A ce moment-là, la scène est juste impeccable. Tout est dit, et on nous invite à nous perdre dans le regard mi-fasciné mi-effrayé de Johnny qui constate ce qu’est sa bande. Pour moi, toute la démarche du film tient dans cette scène et dans ce moment. Mais seulement voilà, au lieu de nous laisser mariner avec ça, il faut que ça vienne commenter par-dessus. « Ils sont effrayés par nous » balance d'abord Johnny. Et comme si ce n'était pas suffisant la voix off remet une couche dans la foulée : « à ce moment-là, Johnny était vraiment effrayé de constater la terreur que lui et bande semaient autour de lui… » Non mais… Mais TA GUEULE ! Laisse-moi ce moment, Jeff ! Laisse-moi l’infuser selon ma prendre sensibilité ! Laisse cette scène me pénétrer pour qu’elle m’impacte profondément ! On est au cinéma, que diable !

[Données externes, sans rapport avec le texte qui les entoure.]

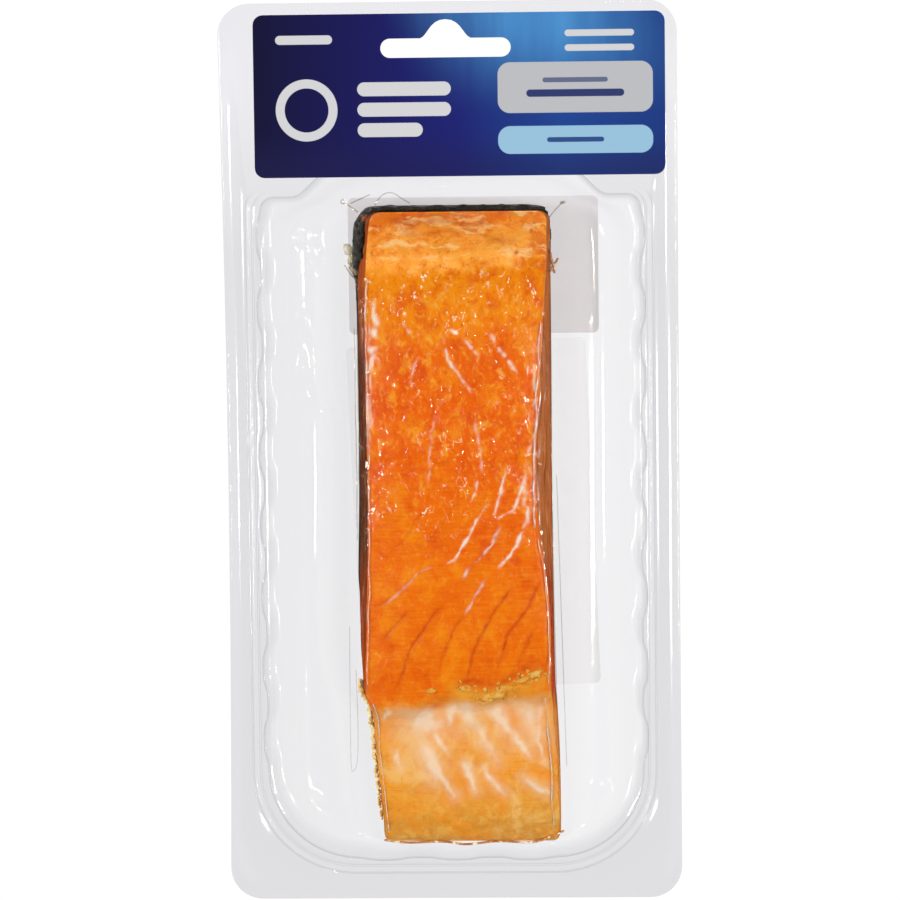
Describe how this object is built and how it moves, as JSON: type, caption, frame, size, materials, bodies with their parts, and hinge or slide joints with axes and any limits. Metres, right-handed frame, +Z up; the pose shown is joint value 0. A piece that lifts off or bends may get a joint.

C’est vraiment tout l’échec de ce film. L’intention est là. Mais l’audace est aux abonnées absentes.

Jeffs Nichols invoque les gros biscotos et les moteurs qui rugissent, mais tout ça se retrouve très vite cadenassé par quelques courses bon enfant à grand coups de moteurs bridés lors de pique-niques familiaux.

Tout ça m’amène à me dire que si des auteurs sont aujourd’hui en recherche de cette Amérique qu’ils ne retrouvent plus, qu’ils prennent vraiment la peine de regarder dans le rétro pour constater ce qu’ils ont réellement perdu.

Parce que là, comme aveuglé par le soleil se réfléchissant dans le miroir, Jeff Nichols s’est finalement comporté comme un quatre-roues figé sur le trottoir.

Quelle tragédie que cette route sans horizon sur laquelle certains auteurs se sont engagés…

…En espérant qu’il y en aura encore quelques-uns pour résister à l’esprit parking de chez Disney.